With the help of RDN Chair Joe Stanhope and Qualicum Mayor Tuenis Westbroke, in convincing the Minister of Environment to support us regionally, we finally got Minister of Environment, Barry Penner and Minister of Community Services, Ida Chong, to act as sponsoring Ministries and had our foot in the door. After arriving with a Memorandum of Understanding with the Hupacasath First Nations, we were awarded Nominal Rent Tenure of a dollar for thirty years, from the Province for the new Mt. Arrowsmith Massif Regional Park. At the RDN Board of Directors meeting, November 25, 2008, the vote was unanimous and the new park was declared. Our Section Chair, Cedric Zala, gave a thank you speech and I showed a short slide show of Arrowsmith’s beauty. I donated to the RDN Chair a twoonie, enough to cover the rent tenure for sixty years.
The new park is about 1,300 hectares in size and will take in the summits of Mt Arrowsmith, Mt Cokely, and the South Summit (unofficial name). As well, it will encompass the high mountain lakes of Fishtail, Hidden, Jewel and Lost (last two unofficial names). It will protect several popular trails, including the Judges Route, Saddle Route and the Upper Rosseau Trail.
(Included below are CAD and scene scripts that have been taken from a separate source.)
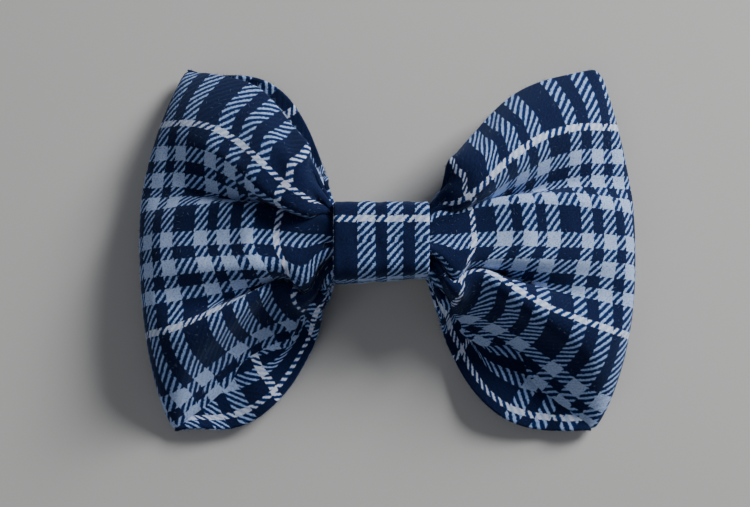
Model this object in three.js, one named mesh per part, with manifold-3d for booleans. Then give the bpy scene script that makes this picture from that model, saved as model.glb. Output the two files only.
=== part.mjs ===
// A pre-tied clip-on bow tie in plaid cotton flannel, lying on its back.
//
// Frame: millimetres. +X runs along the bow's width, +Y up its height and +Z out of its front.
// The origin is at the middle of the bow's outline, on the surface that it lies on.
//
// The bow is one lined strip of cloth: its front runs from fold to fold under the knot, its
// two ends fold back behind it and meet at the centre back. Thread gathers its middle, a band
// of the same cloth makes the knot, and a two-jaw spring clip sits behind the knot.

import * as THREE from 'three';
import { mergeVertices } from 'three/addons/utils/BufferGeometryUtils.js';
import Module from 'manifold-3d';

const wasm = await Module();
wasm.setup();

// ---------------------------------------------------------------- driving dimensions

const GAP = 0.3;               // kept between pieces that touch on the real bow

// The strip, seam to seam, and where its pieces lie.
const KNOT_X = -2;             // the knot sits a little left of the middle of the outline
const LOOPS = {
  right: { side: 1, reach: 61.3, cornerReach: 51 },   // knot centre to fold, and to corner
  left: { side: -1, reach: 57.3, cornerReach: 47.6 },
};
const CORNER_HALF_HEIGHT = 44.3;   // half the strip's height at its corners
const WAIST_HALF_HEIGHT = 7;       // half the height that the strip is gathered to
const WAIST_HALF_LENGTH = 11.5;    // half the stretch of strip that the knot covers
const CREST_Z = 24;                // middle of the strip's thickness, at its parts' heights
const CREST_RIM_Z = 11.5;
const FOLD_Z = 11.5;
const FOLD_CORNER_Z = 3.2;
const WAIST_FRONT_Z = 20.2;
const WAIST_BACK_Z = 12.5;
const EDGE_CURVE = 2.2;            // how late the folds and crests bend away towards the edges
const FRONT_SPREAD = 1.8;          // how fast each panel opens out from the knot
const BACK_SPREAD = 3.4;
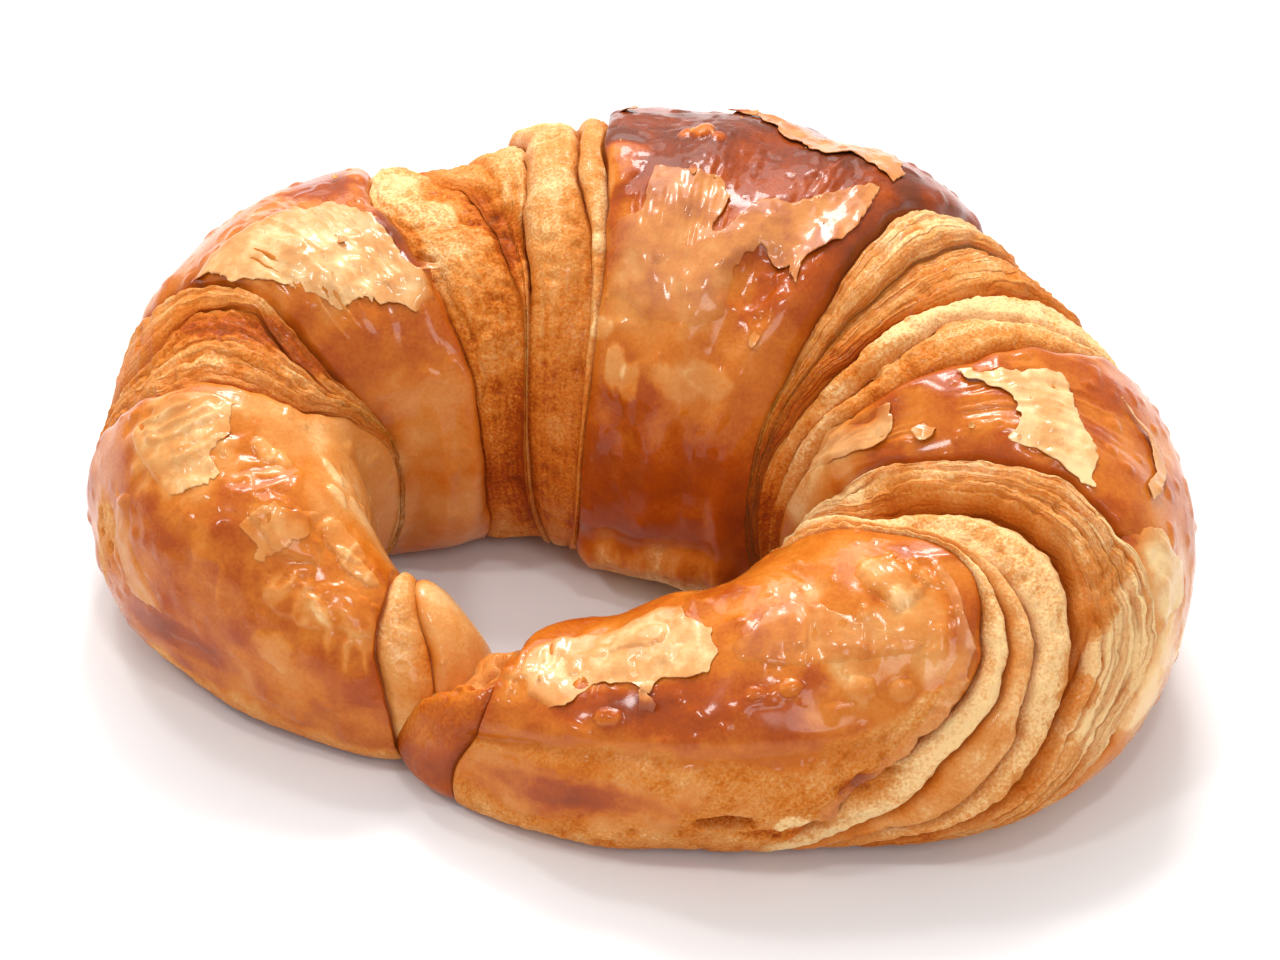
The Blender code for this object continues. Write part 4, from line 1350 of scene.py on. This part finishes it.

Mt Arrowsmith is the apex of a United Nations Biosphere Reserve, encompassing the Little Qualicum and Englishman River’s watersheds and is now on the world stage. From the peak of Arrowsmith, down to Cameron Lake and following the Little Qualicum River to the Straits of Georgia, much of this area is either Provincial or Regional Park lands, with several small gaps. An eventual goal is to see one continuous wildlife & recreational corridor, of protected parkland, from the summit of Mt Arrowsmith to the mouth of the Little Qualicum River… An alpine to tidewater protected park.
The new Mt Arrowsmith Park culminates over a decade of work by the Alpine Club of Canada and the Federation of Mountain Clubs of BC, lobbying for protected park status for the Arrowsmith Massif. It wasn’t a “battle won”, as headlined in one local newspaper article, but was rather like most typical mountain climbs, a very long uphill slog, with a bit of scrambling here & there and a great summit for the finish… A dream come true.